The dragon teams gathered to celebrate the unveiling of Shangshe Dragon Dance Museum, the first of its kind in China. Shangshe Village hosts the museum because it was here that 100-leaf Dragon, now a national intangible cultural heritage, originated in this village. Also started in the village are Flower Dragon Lantern and Bamboo-Leaf Dragon Dance, both recognized as provincial intangible cultural heritage.
Lanterns and dragons came together probably in the Song Dynasty (960-1279). They came together as a solution to dragon dance after sunset. That is arguably how the phrase “dragon lantern” got first coined.

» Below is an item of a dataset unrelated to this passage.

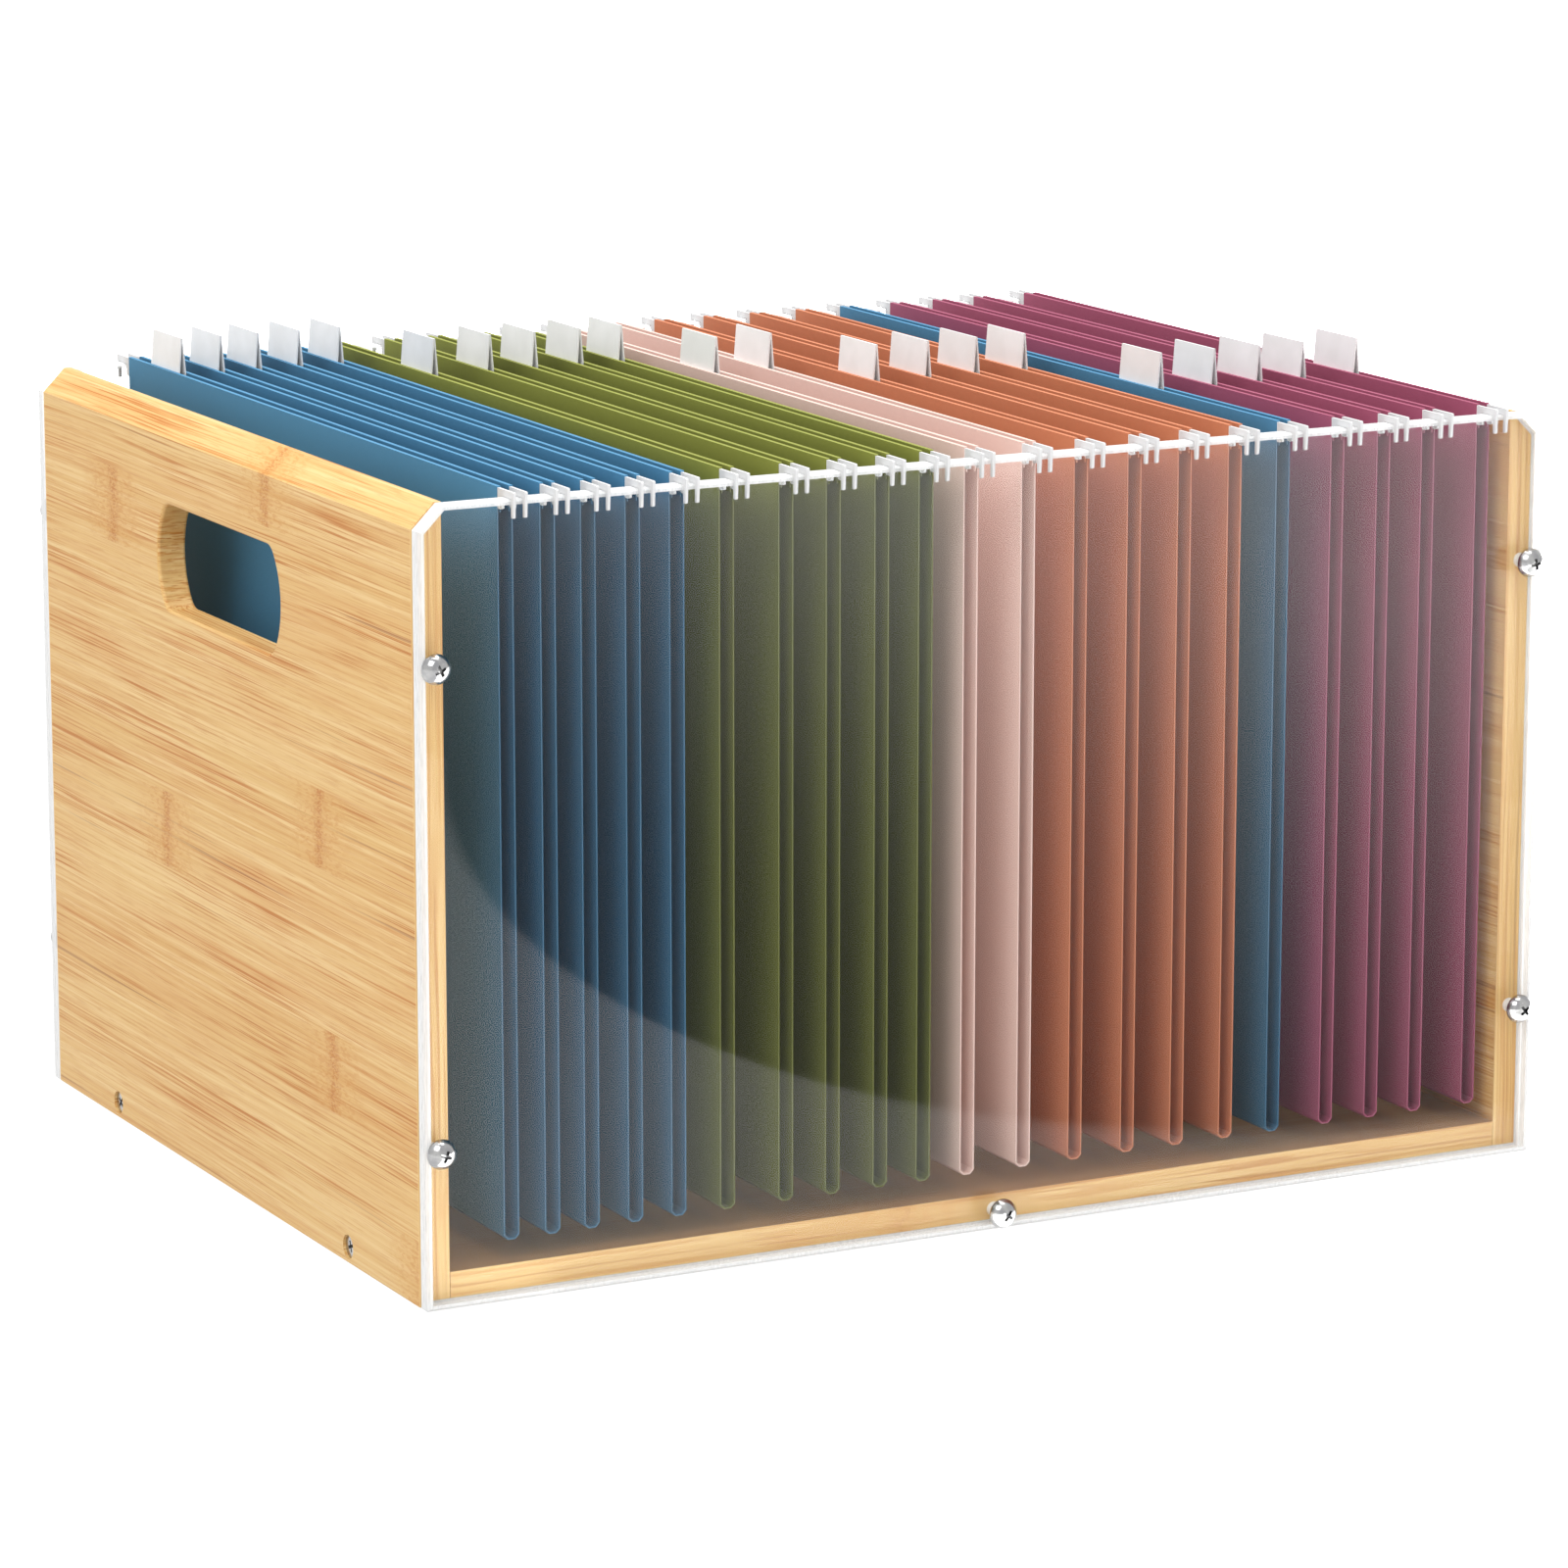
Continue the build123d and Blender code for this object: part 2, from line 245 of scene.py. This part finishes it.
def bamboo(name, along, ends, cut, seed, shade=0.0):
    """Laminated bamboo. Its fibres run on the axis `along`; the faces past `ends`
    on that axis show fibres running up the sheet instead. The sawn faces past `cut`
    at the front and back are paler. `shade` is how far painted shade darkens its upper
    face where things hang close above it."""
    n = Nodes(name)
    x, y, z = n.split(n.place.outputs["Object"])
    run, rise, through = (y, z, x) if along == "Y" else (x, y, z)
    at_end = n.math("GREATER_THAN", n.math("ABSOLUTE", run), ends)
    on_cut = n.math("GREATER_THAN", n.math("ABSOLUTE", y), cut)
    facing_run = n.split(n.place.outputs["Normal"])["XY".index(along)]
    across = n.math("GREATER_THAN", n.math("ABSOLUTE", facing_run), 0.5)

    # The sheet in which the fibres lie: through it, along them and up. The grain is
    # wider on faces that cut through the sheet.
    thinned = n.math("ADD", n.math("MULTIPLY", across, 0.6), n.math("MULTIPLY", on_cut, 0.3))
    depth = n.math("MULTIPLY", through, n.math("SUBTRACT", 0.7, thinned))
    sheet = n.join(depth, run, rise)
    end_face = n.join(n.math("MULTIPLY", run, 0.35), z, n.math("MULTIPLY", through, 0.55))
    grain = n.mix_vector(at_end, sheet, end_face)

    # The fibres wander a little from straight
    wander = n.noise(n.stretch(grain, (6, 4, 22), (seed, 0, 0)), detail=2)
    aside = n.math("MULTIPLY", n.math("SUBTRACT", wander, 0.5), 0.003)
    fibre = n.shifted(grain, n.join(0.0, 0.0, aside))

    # Clouds, streaks and hair-fine lines, all long on the run of the fibres
    cloud = n.noise(n.stretch(fibre, (30, 7, 45), (seed, seed, 0)))
    patch = n.noise(n.stretch(fibre, (90, 9, 110), (seed, 2 * seed, 0)))
    glow = n.noise(n.stretch(fibre, (560, 6, 560), (seed, 5, seed)), roughness=0.6)
    streaks = n.noise(n.stretch(fibre, (1250, 6.5, 1250), (0, seed, seed)), roughness=0.5)
    lines = n.noise(n.stretch(fibre, (1900, 8, 1900), (seed, 0, seed)), detail=2, roughness=0.5)
    hairs = n.noise(n.stretch(fibre, (2100, 50, 2100), (0, 0, seed)), detail=2, roughness=0.6)
    long_lines = n.noise(n.stretch(fibre, (380, 3.2, 380), (seed, seed, seed)), detail=2)

    # Strips of the lamination, each with its own tone and growth nodes
    strip = n.math("FLOOR", n.math("DIVIDE", n.math("ADD", rise, 0.0047 * seed), STRIP))
    tone = n.random(n.math("ADD", strip, seed * 3.1))
    place = n.random(n.math("ADD", strip, seed * 7.7 + 50))
    along_strip = n.math("ADD", run, n.math("MULTIPLY", place, NODE_PERIOD))
    in_period = n.math("MODULO", n.math("ADD", along_strip, NODE_OFFSET), NODE_PERIOD)
    from_node = n.math("ABSOLUTE", n.math("SUBTRACT", in_period, NODE_PERIOD / 2))
    on_sheet = n.math("SUBTRACT", 1.0, at_end)
    ragged = n.noise(n.stretch(grain, (300, 260, 120), (seed, 3, 0)))
    reach = n.math("ADD", from_node, n.math("MULTIPLY", n.math("SUBTRACT", ragged, 0.5), 0.010))
    at_node = n.math("MULTIPLY", n.ramp(reach, NODE_HALF, 0.0), on_sheet)
    round_node = n.math("MULTIPLY", n.ramp(reach, 0.030, 0.006), on_sheet)
    squiggle = n.noise(n.stretch(grain, (1500, 820, 1800), (seed, 9, 0)), detail=2, roughness=0.6)
    flecks = n.noise(n.stretch(grain, (700, 260, 1100), (seed, 4, 0)), detail=2, distortion=0.6)

    # From the broad tones to the finest marks, each laid over the last
    patchy = n.ramp(patch, 0.38, 0.66, 0.16, 1.0)
    strength = n.math("MAXIMUM", patchy, n.math("MULTIPLY", on_cut, 0.8))
    streaky = n.math("MULTIPLY", n.ramp(streaks, 0.55, 0.61, 0.0, 0.85), strength)
    lined = n.math("MULTIPLY", n.ramp(lines, 0.56, 0.61, 0.0, 0.95), strength)
    marks = n.math("MULTIPLY", at_node, n.ramp(squiggle, 0.46, 0.56, 0.0, 0.75))
    layers = (
        (n.ramp(cloud, 0.34, 0.66), WARM_WOOD),
        (n.math("MULTIPLY", tone, 0.45), CREAM_WOOD),
        (n.ramp(patch, 0.50, 0.72, 0.0, 0.35), ORANGE_WOOD),
        (n.ramp(glow, 0.50, 0.36, 0.0, 0.70), CREAM_WOOD),
        (n.ramp(glow, 0.54, 0.68, 0.0, 0.25), ORANGE_WOOD),
        (streaky, ORANGE_WOOD),
        (lined, BROWN_WOOD),
        (n.ramp(hairs, 0.54, 0.66, 0.0, 0.30), BROWN_WOOD),
        (n.ramp(long_lines, 0.67, 0.72, 0.0, 0.55), DARK_WOOD),
        (n.math("MULTIPLY", round_node, 0.55), WARM_WOOD),
        (n.math("MULTIPLY", round_node, n.ramp(flecks, 0.50, 0.60, 0.0, 0.55)), ORANGE_WOOD),
        (n.math("MULTIPLY", at_node, 0.32), ORANGE_WOOD),
        (marks, BROWN_WOOD),
        (n.math("MULTIPLY", on_cut, 0.28), CUT_WOOD),
    )
    colour = PALE_WOOD
    for share, tint in layers:
        colour = n.mix(share, colour, tint)
    # Painted shade: the upper face darkens towards SHADE_WOOD where the occlusion test finds things
    # hanging close above it
    if shade:
        on_top = n.math("GREATER_THAN", n.split(n.place.outputs["Normal"])[2], 0.5)
        board_painted_shade = n.ramp(n.nearness(BOARD_SHADE_REACH), 0.95, 0.25, 0.0, shade)
        colour = n.mix(n.math("MULTIPLY", board_painted_shade, on_top), colour, SHADE_WOOD)

    height = n.math("SUBTRACT", n.math("MULTIPLY", lines, 0.6), n.math("MULTIPLY", marks, 0.8))
    return n.finish(
        n.principled(
            Base_Color=colour,
            Roughness=n.ramp(lines, 0.3, 0.7, 0.40, 0.54),
            Specular_IOR_Level=0.35,
            Normal=n.bump(height, 0.35, 0.0003),
        )
    )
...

According to local annals, it was during the 1796 to 1820 reign of Emperor Jiaqing of the Qing Dynasty (1644-1911), that an old man surnamed Zhu in Shangshe Village first tried his hands at making dragon lanterns. With bamboo materials available, he constructed a dragon-shaped skeleton and covered it with colored paper. Flower-shaped and vase-shaped lanterns were created to serve as auxiliary props for the dragon dance. The local people called the performance Flower Dragon Lantern. During the 1821-1851 reign of Emperor Daoguang, Yang Jiuling and his brother Yang Maoqing, and another fellow villager Yang Hongshou introduced innovation to the dance. The trio re-choreographed the dance of flower baskets and lotus and carp lanterns so that they formed into a dragon themselves. The new move brought amazing changes to the dance. What audiences saw were arrays of lanterns in various shapes dancing in various forms in loud accompaniment of drums and gongs before all the flower lanterns suddenly moved to the edge revealing the dragon in the center. The three innovators called the new dance “dragon transformer”.

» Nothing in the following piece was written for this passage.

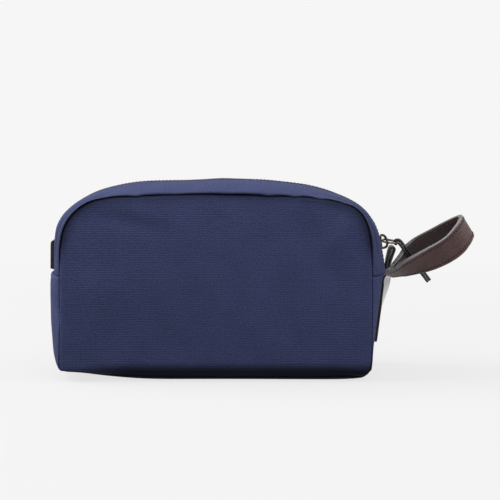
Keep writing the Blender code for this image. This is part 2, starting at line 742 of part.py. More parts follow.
def build():
    clear_scene()
    canvas = material("navy_canvas", (52, 58, 88), 0.85)
    lining = material("grey_lining", (96, 98, 104), 0.80)
    board = material("fibre_board", (70, 66, 60), 0.90)
    tape = material("black_tape", (24, 24, 27), 0.80)
    gunmetal = material("gunmetal", (78, 74, 70), 0.35, 1.0)
    black_leather = material("black_leather", (32, 32, 33), 0.50)
    brown_leather = material("brown_leather", (82, 66, 62), 0.45)
    dark_leather = material("dark_leather", (42, 31, 30), 0.60)

    # The bag itself.
    add_base_panel(canvas)
    board_low = CANVAS + 2 * GAP
    add_plate("base_board", *BOARD_HALF, BOARD_CORNER, board_low, board_low + BOARD_THICK, board)
    lining_low = board_low + BOARD_THICK + GAP
    lining_high = lining_low + LINING
    add_plate("base_lining", *BASE_LINING_HALF, BASE_LINING_CORNER, lining_low, lining_high, lining)
    add_side_gusset("side_gusset_left", -1, left_bulge, canvas)
    add_side_gusset("side_gusset_right", 1, right_bulge, canvas)
    add_side_lining("side_lining_left", -1, left_bulge, lining)
    add_side_lining("side_lining_right", 1, right_bulge, lining)
    add_panel("back_panel", 1, DEPTH, 0.0, CANVAS, canvas)
    add_panel("back_lining", 1, DEPTH - PANEL_LINING_LEVEL, PANEL_LINING_EDGE, LINING, lining)
    add_zip_gusset("zip_gusset_back", 1, canvas)
    add_zip_gusset_lining("zip_gusset_lining_back", 1, lining)
    add_tape("zip_tape_back", 1, tape)
    add_teeth("zip_teeth_back", 1, gunmetal)
    add_stop("zip_stop_left", zip_line()[0], -1, gunmetal)
    add_stop("zip_stop_right", zip_line()[-1], 1, gunmetal)
    add_tab_left(black_leather)
    add_tab_right(black_leather)
    add_strap_ends(black_leather)

    # The front half, which folds outwards to open the mouth.
    front = [
        add_panel("front_panel", -1, DEPTH, 0.0, CANVAS, canvas),
        add_panel("front_lining", -1, DEPTH - PANEL_LINING_LEVEL, PANEL_LINING_EDGE, LINING, lining),
        add_zip_gusset("zip_gusset_front", -1, canvas),
        add_zip_gusset_lining("zip_gusset_lining_front", -1, lining),
        add_tape("zip_tape_front", -1, tape),
        add_teeth("zip_teeth_front", -1, gunmetal),
    ]
    pivot("mouth_fold", (0, -DEPTH, SEAM_LOW_Z), front)

    # The slider, its puller and the lace.
    slider_parts = [add_slider_body(gunmetal), add_slider_bridge(gunmetal)]
    slider_arc = pivot("slider_arc", slider_centre(), slider_parts)
    puller = add_puller(gunmetal)
    puller_parts = [puller] + [cut.object for cut in puller.modifiers]
    puller_swing = pivot("puller_swing", puller_pivot(), puller_parts, slider_arc)
    lace_pivot = puller_place(sum(LACE_EYE) / 2, 0, 0)
    pivot("lace_swing", lace_pivot, [add_lace(black_leather)], puller_swing)

    # The wrist loop.
    pivot("loop_swing", LOOP_HINGE, add_wrist_loop(brown_leather, dark_leather))


build()
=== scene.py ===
"""Looks of the canvas shaving kit bag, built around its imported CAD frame.

Lengths are written in millimetres and turned into metres where a mesh is made.
+X is the end with the wrist loop, -Y the front, +Z up.
"""

import math

import bpy
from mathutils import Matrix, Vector, noise


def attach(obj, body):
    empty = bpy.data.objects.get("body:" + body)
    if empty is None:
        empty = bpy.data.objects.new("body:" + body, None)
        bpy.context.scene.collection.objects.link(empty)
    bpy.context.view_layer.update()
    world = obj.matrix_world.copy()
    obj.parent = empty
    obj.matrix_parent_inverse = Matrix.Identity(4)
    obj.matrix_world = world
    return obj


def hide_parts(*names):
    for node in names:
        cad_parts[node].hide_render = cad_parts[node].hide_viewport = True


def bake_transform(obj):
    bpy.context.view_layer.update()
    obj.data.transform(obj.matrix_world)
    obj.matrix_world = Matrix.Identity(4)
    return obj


MM = 0.001

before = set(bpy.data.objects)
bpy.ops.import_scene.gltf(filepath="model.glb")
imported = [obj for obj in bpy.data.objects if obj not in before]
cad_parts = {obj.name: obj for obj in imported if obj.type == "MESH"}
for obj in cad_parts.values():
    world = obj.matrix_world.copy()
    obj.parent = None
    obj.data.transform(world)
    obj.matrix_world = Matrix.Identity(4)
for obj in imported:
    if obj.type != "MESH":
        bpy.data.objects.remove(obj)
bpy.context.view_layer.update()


# ---------------- small helpers


def steps(first, last, count):
    return [first + (last - first) * k / count for k in range(count + 1)]


def smooth(t):
    t = min(1.0, max(0.0, t))
    return t * t * (3 - 2 * t)


def catmull(points, count):
    """count + 1 points, evenly placed in parameter, on a smooth curve through the given ones."""
    known = [Vector(p) for p in points]
    known = [2 * known[0] - known[1]] + known + [2 * known[-1] - known[-2]]
    found = []
    for t in steps(0, len(points) - 1, count):
        k = min(int(t), len(points) - 2)
        u = t - k
        a, b, c, d = known[k : k + 4]
        curve = 2 * b + (c - a) * u + (2 * a - 5 * b + 4 * c - d) * u**2 + (3 * b - a - 3 * c + d) * u**3
        found.append(curve / 2)
    return found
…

It was also in the Qing Dynasty that this new dance inspired a villager surnamed Yao, who came to visit his father-in-law in Shangshe Village during a Spring Festival and watched the dance and decided to try out some new ideas. After the visit, he talked with his friends in Tianpingqiao Village in the neighboring Changxing County. They made a dragon of cloth and made it covered with lotus flower petals. The dragon was an instant sensation and became a legend. Today, this is one of the most famous intangible cultural heritages in Huzhou and it is known as “Changxing 100-leaf dragon”.

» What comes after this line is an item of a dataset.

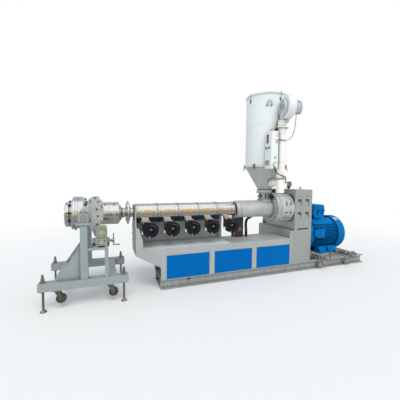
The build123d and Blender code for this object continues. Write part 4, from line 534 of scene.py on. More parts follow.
def around(centre, axis, radius, count, start=0.0):
    """Places on a circle about an axis, each with its outward direction."""
    turn = UP.rotation_difference(Vector(axis)).to_matrix()
    for i in range(count):
        angle = math.radians(start + 360 * i / count)
        out = turn @ Vector((math.cos(angle), math.sin(angle), 0))
        yield Vector(centre) + out * radius, out


def on_line(x, radius, angle, line=SCREW_LINE):
    """A place beside a line along X and its outward direction: 0 degrees is the operator's side, 90 the top."""
    a = math.radians(angle)
    out = Vector((0, -math.cos(a), math.sin(a)))
    return Vector((x, *line)) + out * radius, out


def round_line(x, radius, count, start=0.0, line=SCREW_LINE):
    return [on_line(x, radius, start + 360 * k / count, line) for k in range(count)]


def on_shell(angle, z):
    """A place on the hopper's shell: 0 degrees is the operator's side, 90 the die's side."""
    a = math.radians(angle)
    out = Vector((-math.sin(a), -math.cos(a), 0))
    return Vector((DRYER_X, 0, z)) + out * SHELL_RADIUS, out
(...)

Villagers in Shangshe were innovators too. After the original trio, the descendents of the Yang family took it upon themselves to make the dragon one generation after another. Yang Liuchun, the son of Yang Jiuling, replaced paper with cloth to make dragons. He named the new generation of dragon lanterns “Bamboo-Leaf Dragon”. For more than a century, villagers in Shangshe danced the lantern dragon. It has become unique and an annual celebration.
In ancient times, villagers celebrated the New Year with a dragon dance and then burned the dragon. They made a new dragon the next year. The technology of making the dragon was a family secret for decades. It was not until the founding of New China that Yang Liufang, a descendent of the original trio, decided to let fellow villagers learn the technology. Hu Qihua and Zhu Chenggao learned how to make the dragon from Yang Liuhua. Yang Liuhua passed away. Hu Qihua is already in his 70s in 2010. He explains that without Yang Liufang breaking the family tradition and teaching other villagers, the dragon would not have been known to the world.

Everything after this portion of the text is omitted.